- **STATED GOAL**:
Print all the records exactly, please.

- **DATASET ROWS**:
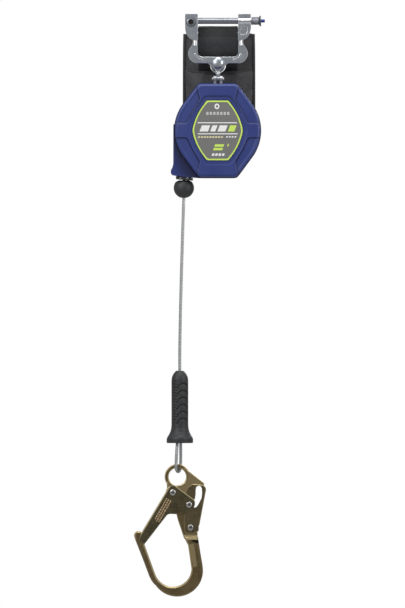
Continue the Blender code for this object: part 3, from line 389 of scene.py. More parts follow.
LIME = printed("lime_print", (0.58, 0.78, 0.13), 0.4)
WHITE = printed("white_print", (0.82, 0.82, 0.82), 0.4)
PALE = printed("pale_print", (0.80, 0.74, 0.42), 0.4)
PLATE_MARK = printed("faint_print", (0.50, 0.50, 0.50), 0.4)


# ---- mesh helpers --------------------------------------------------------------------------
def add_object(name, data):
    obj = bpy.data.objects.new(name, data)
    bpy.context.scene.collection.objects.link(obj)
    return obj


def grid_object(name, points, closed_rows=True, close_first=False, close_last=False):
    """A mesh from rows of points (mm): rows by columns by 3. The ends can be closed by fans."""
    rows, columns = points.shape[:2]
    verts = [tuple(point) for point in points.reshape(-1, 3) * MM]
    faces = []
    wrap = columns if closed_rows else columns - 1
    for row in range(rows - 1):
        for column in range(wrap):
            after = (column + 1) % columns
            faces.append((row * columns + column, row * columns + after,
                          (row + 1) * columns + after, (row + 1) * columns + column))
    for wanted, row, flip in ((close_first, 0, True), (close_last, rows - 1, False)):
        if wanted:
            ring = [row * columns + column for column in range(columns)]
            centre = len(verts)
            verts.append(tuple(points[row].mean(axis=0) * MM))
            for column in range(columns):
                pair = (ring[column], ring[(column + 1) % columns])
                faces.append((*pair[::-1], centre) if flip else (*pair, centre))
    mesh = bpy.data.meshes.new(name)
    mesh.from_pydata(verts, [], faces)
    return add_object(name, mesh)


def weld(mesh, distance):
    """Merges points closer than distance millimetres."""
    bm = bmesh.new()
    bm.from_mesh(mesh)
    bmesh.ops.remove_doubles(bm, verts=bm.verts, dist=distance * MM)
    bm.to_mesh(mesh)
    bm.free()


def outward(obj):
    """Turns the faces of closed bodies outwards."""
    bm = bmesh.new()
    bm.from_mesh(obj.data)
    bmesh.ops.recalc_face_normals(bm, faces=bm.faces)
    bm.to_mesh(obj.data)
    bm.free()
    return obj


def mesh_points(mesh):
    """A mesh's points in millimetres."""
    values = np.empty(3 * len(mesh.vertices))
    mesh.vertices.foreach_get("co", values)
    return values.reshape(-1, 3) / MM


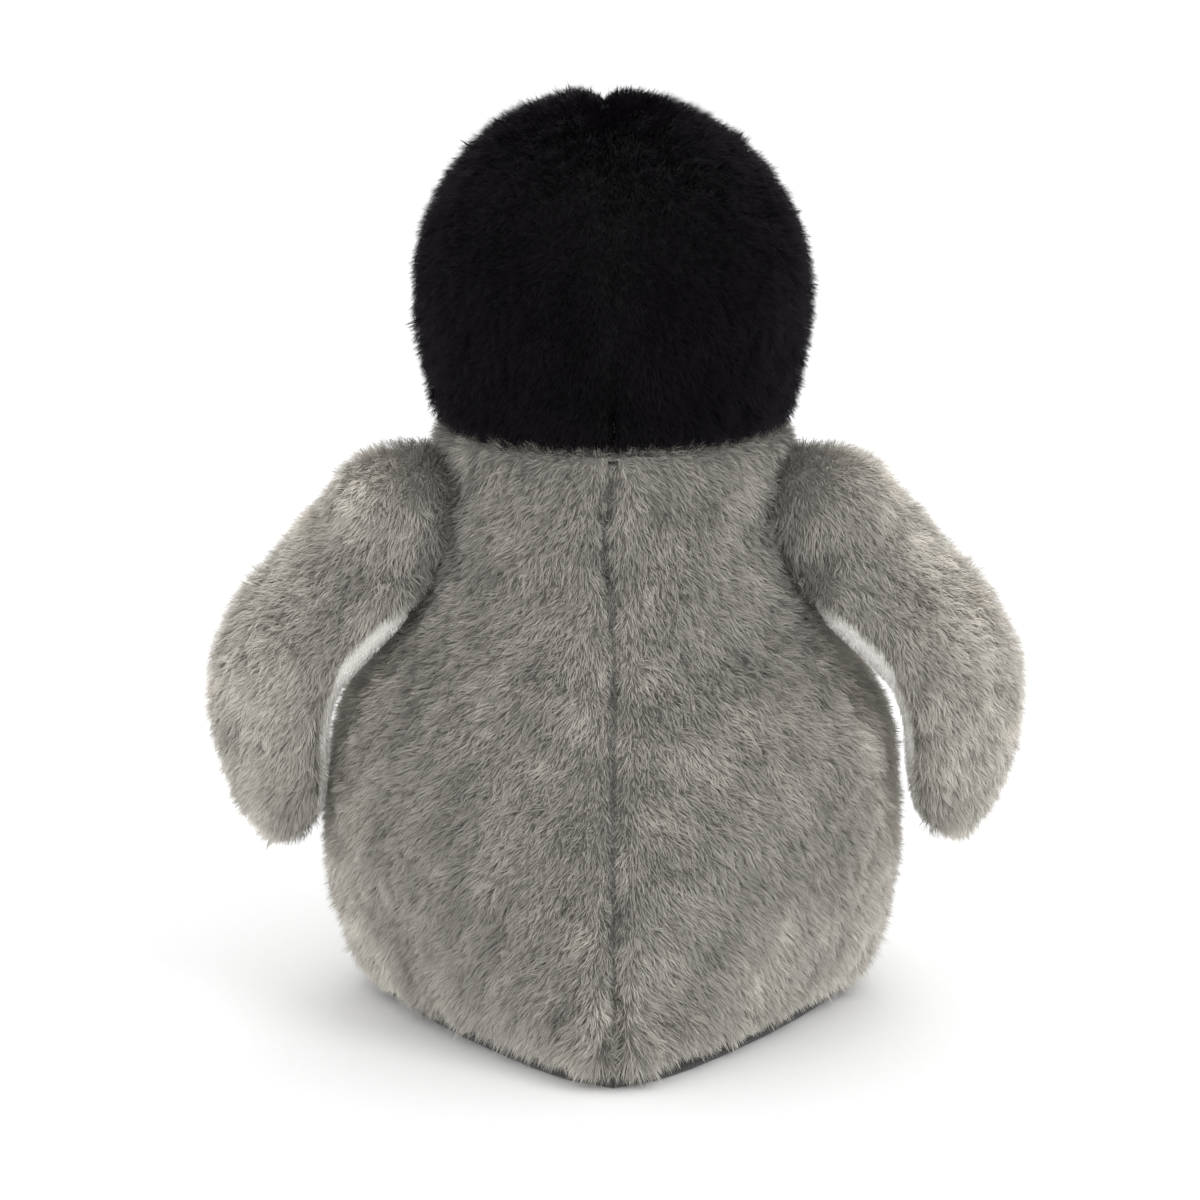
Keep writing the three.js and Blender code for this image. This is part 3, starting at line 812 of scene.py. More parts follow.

- **REPLY TO THE EXERCISE**:
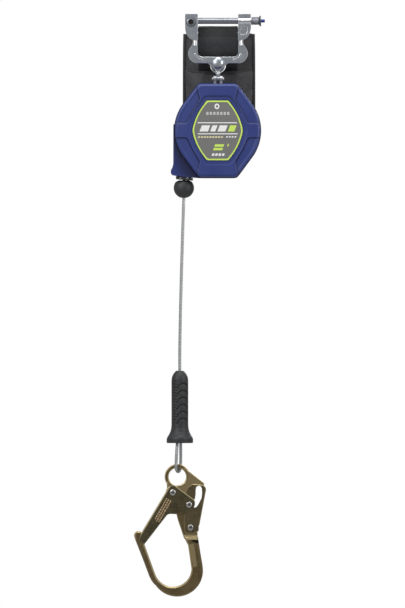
Continue the Blender code for this object: part 3, from line 389 of scene.py. More parts follow.
LIME = printed("lime_print", (0.58, 0.78, 0.13), 0.4)
WHITE = printed("white_print", (0.82, 0.82, 0.82), 0.4)
PALE = printed("pale_print", (0.80, 0.74, 0.42), 0.4)
PLATE_MARK = printed("faint_print", (0.50, 0.50, 0.50), 0.4)


# ---- mesh helpers --------------------------------------------------------------------------
def add_object(name, data):
    obj = bpy.data.objects.new(name, data)
    bpy.context.scene.collection.objects.link(obj)
    return obj


def grid_object(name, points, closed_rows=True, close_first=False, close_last=False):
    """A mesh from rows of points (mm): rows by columns by 3. The ends can be closed by fans."""
    rows, columns = points.shape[:2]
    verts = [tuple(point) for point in points.reshape(-1, 3) * MM]
    faces = []
    wrap = columns if closed_rows else columns - 1
    for row in range(rows - 1):
        for column in range(wrap):
            after = (column + 1) % columns
            faces.append((row * columns + column, row * columns + after,
                          (row + 1) * columns + after, (row + 1) * columns + column))
    for wanted, row, flip in ((close_first, 0, True), (close_last, rows - 1, False)):
        if wanted:
            ring = [row * columns + column for column in range(columns)]
            centre = len(verts)
            verts.append(tuple(points[row].mean(axis=0) * MM))
            for column in range(columns):
                pair = (ring[column], ring[(column + 1) % columns])
                faces.append((*pair[::-1], centre) if flip else (*pair, centre))
    mesh = bpy.data.meshes.new(name)
    mesh.from_pydata(verts, [], faces)
    return add_object(name, mesh)


def weld(mesh, distance):
    """Merges points closer than distance millimetres."""
    bm = bmesh.new()
    bm.from_mesh(mesh)
    bmesh.ops.remove_doubles(bm, verts=bm.verts, dist=distance * MM)
    bm.to_mesh(mesh)
    bm.free()


def outward(obj):
    """Turns the faces of closed bodies outwards."""
    bm = bmesh.new()
    bm.from_mesh(obj.data)
    bmesh.ops.recalc_face_normals(bm, faces=bm.faces)
    bm.to_mesh(obj.data)
    bm.free()
    return obj


def mesh_points(mesh):
    """A mesh's points in millimetres."""
    values = np.empty(3 * len(mesh.vertices))
    mesh.vertices.foreach_get("co", values)
    return values.reshape(-1, 3) / MM


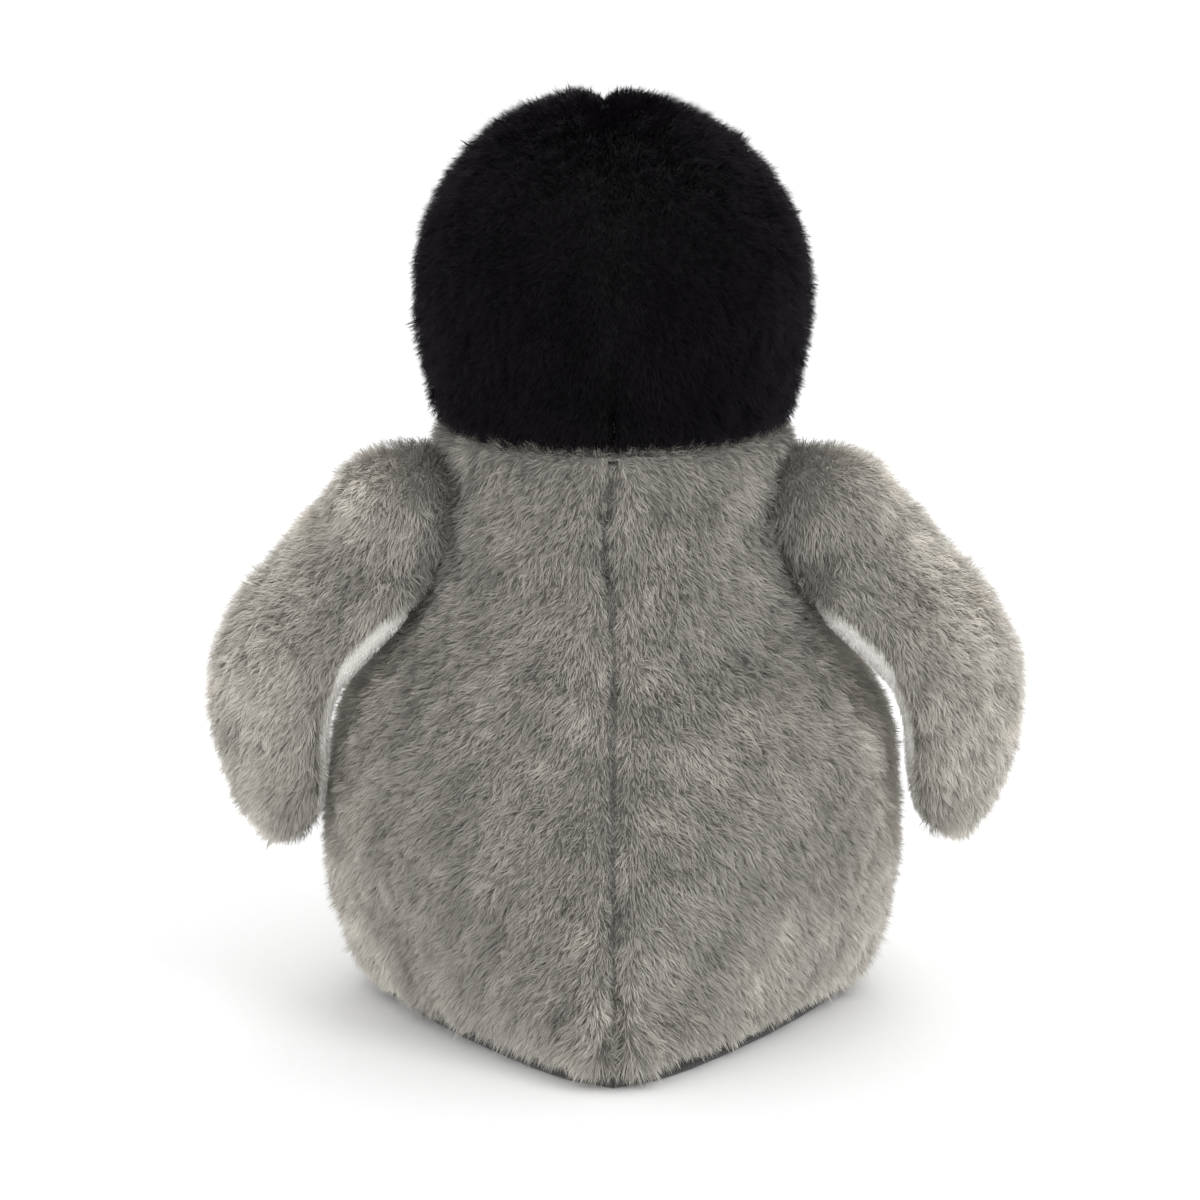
Keep writing the three.js and Blender code for this image. This is part 3, starting at line 812 of scene.py. More parts follow.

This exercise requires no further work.